A good way to build credit at a younger age is to become an authorized user on a parent or guardian’s credit card. Assuming that the primary account holder has responsible credit habits, your own credit may benefit — and when you’re ready to apply for a credit card yourself, you’ll have an established credit profile to lean on.

5. You lack sufficient income

Creditors often view part-time workers, students or those with inconsistent incomes as the kind of applicants who might have difficulty repaying debts. That risk can often lead to a denial of credit if you don’t apply for the right type of card.

If you have a low income, consider a secured credit card. This will require a cash deposit to “secure” your credit line, but it will allow you to help your credit profile and potentially earn rewards. Then, if your income and/or scores go up, you’ll be in a better position to upgrade to an unsecured card — and get your deposit back.
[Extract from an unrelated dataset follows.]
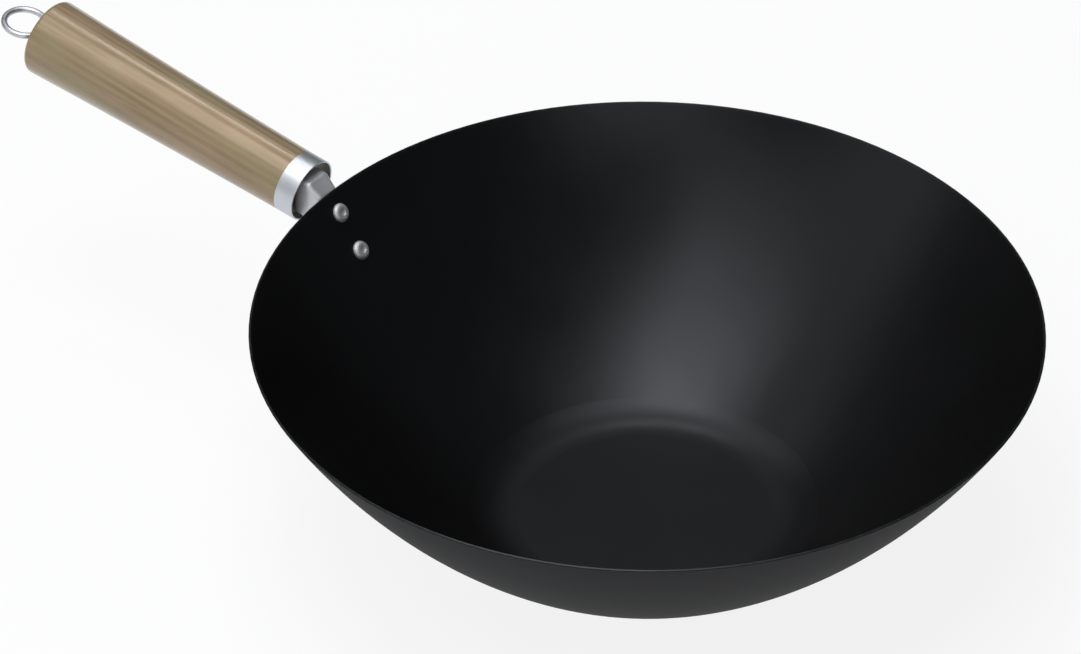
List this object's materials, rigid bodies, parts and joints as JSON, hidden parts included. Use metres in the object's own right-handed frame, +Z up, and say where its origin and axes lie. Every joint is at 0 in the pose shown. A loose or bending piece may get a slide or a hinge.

6. You have too many recent hard inquiries or new accounts

As noted above, when you apply for a credit card — and for other kinds of loans — the lender will conduct a hard inquiry. These potential creditors typically don’t like to see a large number of previous such inquiries on your credit report over a short period of time, as it may be a signal (to them, at least) that you’re in desperate need.

Relatedly, each approved application for credit results in a new account (aka “tradeline”) that appears on your credit report. If you’ve already received a lot of new credit lately, it can be a red flag for other lenders.

7. You lack a Social Security number or ITIN

Depending on your immigration status, you might not have or be eligible for a Social Security number. This will likely create a roadblock when it comes to credit card approval, since most applications are going to ask for that number.

However, some specific creditors use nontraditional underwriting methods that can lead to an approval without a Social Security number.

8. You don’t have a banking relationship

Some credit card issuers prefer a more robust relationship with their customers before issuing credit to them. This often starts with a deposit account, like a checking or savings account.

Once that relationship is established, your odds of credit card approval may improve.

9. You violated an issuer’s internal rule

Many card issuers have specific internal rules for approving credit card applications. Even if you have good credit, breaking one of these rules can lead to a denial.

For example, Chase has a well-known 5/24 rule, which limits the number of credit cards you can be approved for to five within a two-year (24-month) period. If you go above that frequency, your new application will be automatically declined.

Other issuers, like American Express and Citi, are known to have their own such approval rules. However, these rules are often unofficial, making it hard for the average consumer to know they’re doing anything wrong.

What should you do if your credit card application is denied?

If your card application is declined, your first step should be to figure out why. If the denial is for something on your credit report, the creditor is legally required to send you an adverse action notice under the Equal Credit Opportunity Act (ECOA) and the Fair Credit Reporting Act (FCRA). That notice will identify the reason(s) for the denial, giving you a chance to fix issues before your next application.

Once you understand the reason for the denial, you can call the issuer’s reconsideration line. This call will give you the opportunity to talk to a human about the application, and it may even include a manual review of your credit report by an analyst with the issuer. This interaction can sometimes turn the denial into an approval.